Avec l’arrivée massive de contenus générés au kilomètre (scénarii, articles, photos, poésies, logos, illustrations…), nous gravons dans le marbre la vacuité des artistes. Avec la pandémie, nous savions que l’artiste était un être non essentiel. Les rubalises sur les livres faisaient presque échos à ces brasiers d’antan. Subversifs ou inutiles ? Même combat ! L’art était réduit au silence dans un monde où le produit vital était porté aux nues. 

Puis, l’artiste a fait un retour timide, avec des jauges de remplissage des salles, des concerts annulés, des cinémas désertés, le sentiment de ne pas être aidé. Seul l’abreuvement de produits industriels a été encouragé. « Relancez la consommation, achetez des voitures, faites tourner les usines ! ». Et pendant ce temps, les cerveaux, eux, ne s’étaient pas remis en marche. 

En bon dernier, une fois que les produits essentiels (alimentation, essence) et les biens de consommation ont réussi leur retour en fanfare ; la création a refait son entrée, par la petite porte. C’est à ce moment-là que l’on a réalisé « Mais qu’est-ce que la musique nous avait manquée ! Quel plaisir de franchir de nouveau la porte de cette médiathèque ! ». 
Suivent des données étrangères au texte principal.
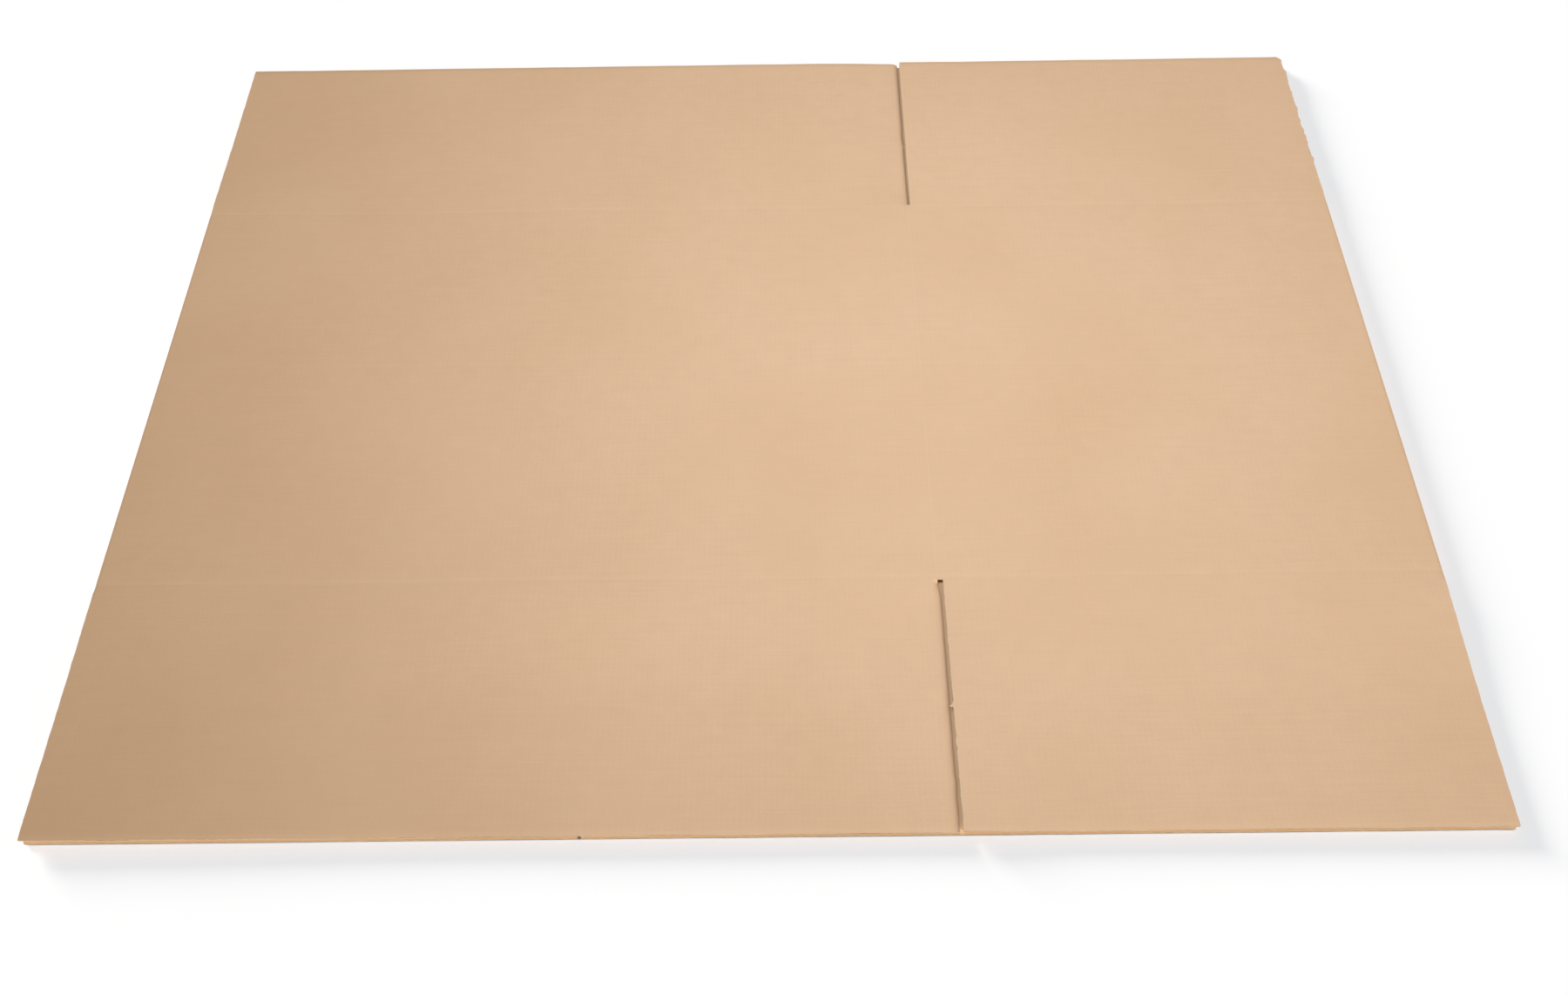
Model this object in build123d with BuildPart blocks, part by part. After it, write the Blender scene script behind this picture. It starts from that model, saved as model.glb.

Insidieusement, timidement, sans grand raffut, la création sait se rendre indispensable. Elle se faufile dans nos têtes, reste en mémoire alors qu’on la pensait oubliée, nous soulage alors qu’on ne s’y attendait pas. Sans le montrer, elle fait partie de nous, de nos vies, de nos besoins, si indispensable. Mais, parce qu’impalpable, elle est souvent ignorée. 

Entre un énième t-shirt et la liberté de créer, quel est le plus important ? Dans un monde où les sites de e-commerce pullulent, l’art est précieux. Mais, à présent, nous choisissons de réserver cet art à l’IA, d’automatiser l’écriture de scripts, de « laisser les miettes » à la machine. 

Avons-nous réellement décidé que l’art serait secondaire ? Une basse besogne à faire traiter par des machines ? Avons-nous réellement acté que l’essentiel de l’être humain était de produire et d’acheter des biens de consommation ? De nous enfermer dans une spirale consommatrice, en remettant les clés à l’IA, qui dispose, elle de la liberté créatrice ?

Un vendeur de produits de crédit-conso a-t-il plus voix au chapitre qu’un auteur de romans ? Pourquoi ? Pour mon bien-être, ai-je davantage besoin de multiplier les achats que d’apprécier une œuvre ? De contempler ? D’écouter ? De ressentir ?

Aujourd’hui, je regrette que la société se dessine ainsi. L’art d’exprimer une émotion devient l’apanage d’un robot et le cœur humain se tait.